The Faithful Budget plan doesn’t provide concrete numbers but instead urges the federal government to increase spending for several social programs while cutting funds for defense, border patrol and prison operations to name a few.
The Presbyterian Church (USA) joined 37 other religious groups last week in touting a “faithful” federal budget plan that critics say will create “permanent subsidies” and punish productivity.
Dubbed the Faithful Budget initiative, the interfaith coalition released a 54-page document urging Congress to reject a current spending plan by House Budget Chairman Paul Ryan and instead draft a budget that would “act with mercy and justice by serving the common good, robustly funding support for poor and vulnerable people, both at home and abroad, and exercising proper care and keeping of the earth.”
PCUSA Stated Clerk Gradye Parsons and J. Herbert Nelson, director of the Office of Public Witness (formerly called the Washington Office), joined religious leaders from other Christian denominations as well as Muslim and Jewish leaders on March 22 and were scheduled to meet with House and Senate leaders to discuss the plan.

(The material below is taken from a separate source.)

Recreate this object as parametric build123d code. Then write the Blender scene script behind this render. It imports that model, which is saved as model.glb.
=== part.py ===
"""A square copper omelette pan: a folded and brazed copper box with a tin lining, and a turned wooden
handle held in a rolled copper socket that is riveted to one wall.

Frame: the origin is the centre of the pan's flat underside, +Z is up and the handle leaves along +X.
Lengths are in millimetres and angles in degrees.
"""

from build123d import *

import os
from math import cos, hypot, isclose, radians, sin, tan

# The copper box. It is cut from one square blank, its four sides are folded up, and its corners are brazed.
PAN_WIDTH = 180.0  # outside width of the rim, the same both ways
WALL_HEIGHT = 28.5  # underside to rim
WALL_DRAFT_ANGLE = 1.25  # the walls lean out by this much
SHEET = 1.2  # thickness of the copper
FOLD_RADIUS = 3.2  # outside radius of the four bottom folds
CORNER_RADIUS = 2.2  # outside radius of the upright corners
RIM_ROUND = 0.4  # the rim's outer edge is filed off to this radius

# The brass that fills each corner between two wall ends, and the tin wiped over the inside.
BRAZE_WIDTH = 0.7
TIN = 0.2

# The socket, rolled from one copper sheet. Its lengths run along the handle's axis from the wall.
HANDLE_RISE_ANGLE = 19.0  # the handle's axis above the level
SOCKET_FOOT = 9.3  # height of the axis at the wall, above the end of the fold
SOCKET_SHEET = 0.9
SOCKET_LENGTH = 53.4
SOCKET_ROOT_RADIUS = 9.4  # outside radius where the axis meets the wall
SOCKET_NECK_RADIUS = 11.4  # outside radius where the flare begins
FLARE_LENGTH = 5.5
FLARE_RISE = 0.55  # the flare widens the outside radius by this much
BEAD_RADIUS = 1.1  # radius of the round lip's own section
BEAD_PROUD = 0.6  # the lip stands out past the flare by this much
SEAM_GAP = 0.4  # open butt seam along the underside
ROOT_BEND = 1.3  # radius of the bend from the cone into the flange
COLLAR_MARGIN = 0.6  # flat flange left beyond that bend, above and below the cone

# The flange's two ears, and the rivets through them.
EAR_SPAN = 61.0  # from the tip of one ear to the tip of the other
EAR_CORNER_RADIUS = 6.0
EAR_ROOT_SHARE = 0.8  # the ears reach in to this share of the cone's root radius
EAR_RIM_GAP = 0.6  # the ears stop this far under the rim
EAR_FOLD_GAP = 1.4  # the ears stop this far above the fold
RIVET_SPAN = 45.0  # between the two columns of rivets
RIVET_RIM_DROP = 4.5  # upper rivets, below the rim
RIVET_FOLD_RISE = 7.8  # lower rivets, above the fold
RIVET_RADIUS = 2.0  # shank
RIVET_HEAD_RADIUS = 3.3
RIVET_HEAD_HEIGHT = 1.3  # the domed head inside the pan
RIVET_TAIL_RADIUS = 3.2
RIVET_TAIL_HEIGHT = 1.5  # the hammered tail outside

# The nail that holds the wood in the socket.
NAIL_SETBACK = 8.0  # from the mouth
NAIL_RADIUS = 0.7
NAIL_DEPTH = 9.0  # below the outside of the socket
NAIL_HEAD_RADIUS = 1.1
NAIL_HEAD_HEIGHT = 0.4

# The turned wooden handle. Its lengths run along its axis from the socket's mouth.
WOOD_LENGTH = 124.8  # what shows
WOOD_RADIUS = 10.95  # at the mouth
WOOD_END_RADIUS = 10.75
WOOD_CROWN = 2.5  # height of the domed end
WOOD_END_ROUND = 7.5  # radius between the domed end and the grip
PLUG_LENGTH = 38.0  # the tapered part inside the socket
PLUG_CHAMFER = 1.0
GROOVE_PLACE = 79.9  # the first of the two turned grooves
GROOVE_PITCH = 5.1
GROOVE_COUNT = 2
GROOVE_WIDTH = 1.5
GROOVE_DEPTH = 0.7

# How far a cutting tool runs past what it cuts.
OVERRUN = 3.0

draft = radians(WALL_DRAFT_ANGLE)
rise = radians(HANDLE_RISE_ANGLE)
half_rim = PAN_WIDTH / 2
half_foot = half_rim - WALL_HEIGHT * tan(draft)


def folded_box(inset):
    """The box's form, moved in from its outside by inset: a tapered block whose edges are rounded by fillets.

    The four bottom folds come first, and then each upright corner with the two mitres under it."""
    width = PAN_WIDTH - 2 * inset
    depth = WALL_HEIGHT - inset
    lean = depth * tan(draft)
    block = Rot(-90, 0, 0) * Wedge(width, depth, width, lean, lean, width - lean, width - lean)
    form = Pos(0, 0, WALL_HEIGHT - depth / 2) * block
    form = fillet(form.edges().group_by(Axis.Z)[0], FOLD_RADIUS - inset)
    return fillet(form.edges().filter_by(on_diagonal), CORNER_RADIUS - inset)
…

“Right now, members of Congress are approaching budget decisions from a perspective of scarcity,” Nelson said last week. “But this is the wrong approach. This nation has abundant resources, not only in money and commodities, but in human spirit and a commitment to care for one another.”
Ryan’s plan, which has garnered heavy support among his fellow Republicans, would cut President Barack Obama’s latest budget plan by $5.3 trillion over the next 10 years and would reduce federal spending from 12.5 percent of the Gross Domestic Product in 2011 to 3.75 percent by 2050.
“By following our sacred imperative to ‘love our neighbor as ourselves, we not only can pass a budget that makes sense, but pass a budget that begins to create a more just society and a healthier world,” Nelson said.